Sustainability is likely to be a core focus of the next phase. Analysts expect Mars to expand investments in renewable energy, sustainable packaging solutions, and resource efficiency. This will allow the company to align its operations with corporate environmental, social, and governance (ESG) goals as well as evolving regulatory frameworks.

Innovation will also be critical. Mars is expected to leverage its U.S.-based research and development capabilities to accelerate the launch of healthier snacks, plant-based foods, and specialized pet nutrition products. The company’s recent acquisitions of Nature’s Bakery and Trü Frü provide platforms for growth in high-demand categories, and analysts anticipate more investment to scale these brands domestically.

Institutional investors and industry watchers believe Mars’s strategy of deepening its U.S. manufacturing footprint will help it maintain strong brand equity while protecting margins from cost pressures. If the company succeeds in aligning its expanded network with consumer preferences for better-for-you products and sustainable operations, analysts believe it could drive steady growth despite macroeconomic uncertainty.
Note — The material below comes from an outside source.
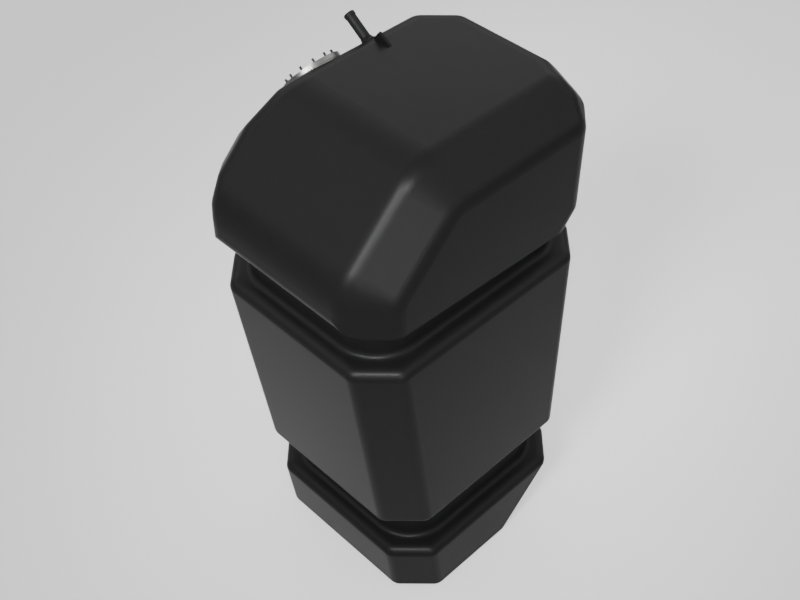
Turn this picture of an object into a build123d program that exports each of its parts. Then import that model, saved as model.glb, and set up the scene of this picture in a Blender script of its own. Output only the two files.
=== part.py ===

Mars has not disclosed facility-level financial targets or expected returns for the current initiative, but executives reiterated that the full $2 billion program will be deployed by the end of 2026. Industry observers note that the company has historically taken a long-term view of capital allocation, reinvesting in its manufacturing footprint rather than pursuing short-term cost cutting. Given Mars’s century-long history in the U.S. and its family-owned structure, analysts expect the business to continue adopting a generational approach to manufacturing investment. This strategy allows Mars to prioritize network resilience, invest in advanced automation technologies, and respond to evolving consumer preferences without being overly constrained by quarterly performance metrics. By maintaining this disciplined approach, industry participants believe Mars can ensure its brands remain competitive for decades to come, even as supply chain dynamics, commodity costs, and consumer expectations shift.